Information concerning data quality:
- Advantages and disadvantages of the indicator: The data is official.
- Relevance, accuracy, robustness, uncertainty:
Reliability of the indicator (archive data): /
Unreliability of the indicator(scenarios/projections):/
- Overall assessment (1 = no major comments, 3 = data to be considered with reservation):
Completeness over time: 1
Completeness over space: 1
Following the drop in the number of tourists and tourist capacities in Slovenia in the wake of the War of Independence, tourism has been steadily regaining momentum since 1992 in respect of the number of available beds and, in particular, in the number of overnight stays. In 2008, there were 8.411.688 overnight stays in 83.157 beds, meaning that, on average, beds were occupied for almost a quarter of the year (i.e. 101 nights). The distribution of overnight stays throughout the year however, shows that tourist bed occupancy rates were highest during summer months, when the majority of tourists visit seaside tourist resorts (in August 2008, almost a third of total overnight stays were recorded in seaside tourist resorts), with a slightly smaller share visiting mountain and health resorts. Increased occupancy of existing tourist accommodation facilities entails a reduced spatial burden, while at the same time, placing a greater burden on natural resources. The latter especially poses a major problem at the peak of the summer tourist season.
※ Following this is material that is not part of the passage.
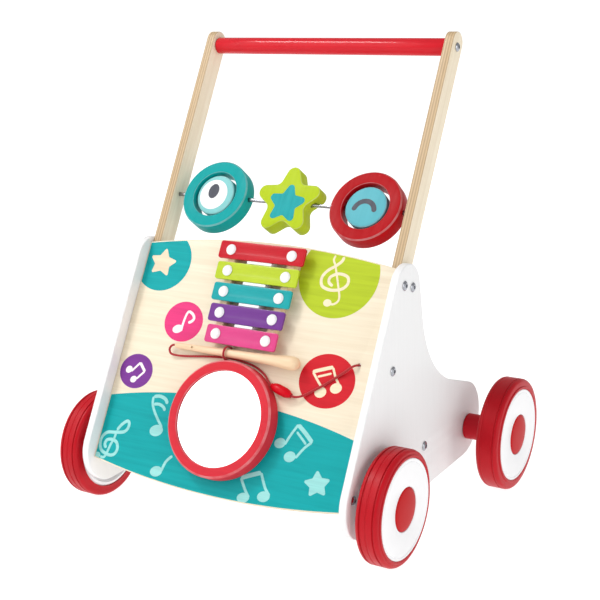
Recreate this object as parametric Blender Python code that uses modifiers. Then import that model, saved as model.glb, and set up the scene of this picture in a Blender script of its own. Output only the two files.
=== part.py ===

Environmental pressure, increased by tourism development, is caused principally by the rise in quantities of drinking water consumption, waste water and solid waste, the burden on utilisation of land intended for tourist facilities, as well as gas emissions and other pressures arising from tourism-related transport operations. The relationship between the great biodiversity of many Slovenian regions, which, accompanied by the concept of “natural beauties”, constitutes one of the prime components of Slovenian tourist supply, and the stresses exerted by the tourism industry on natural beauties, especially in sensitive habitat types such as karst caves or areas where disturbance sensitive species breed, is particularly vulnerable.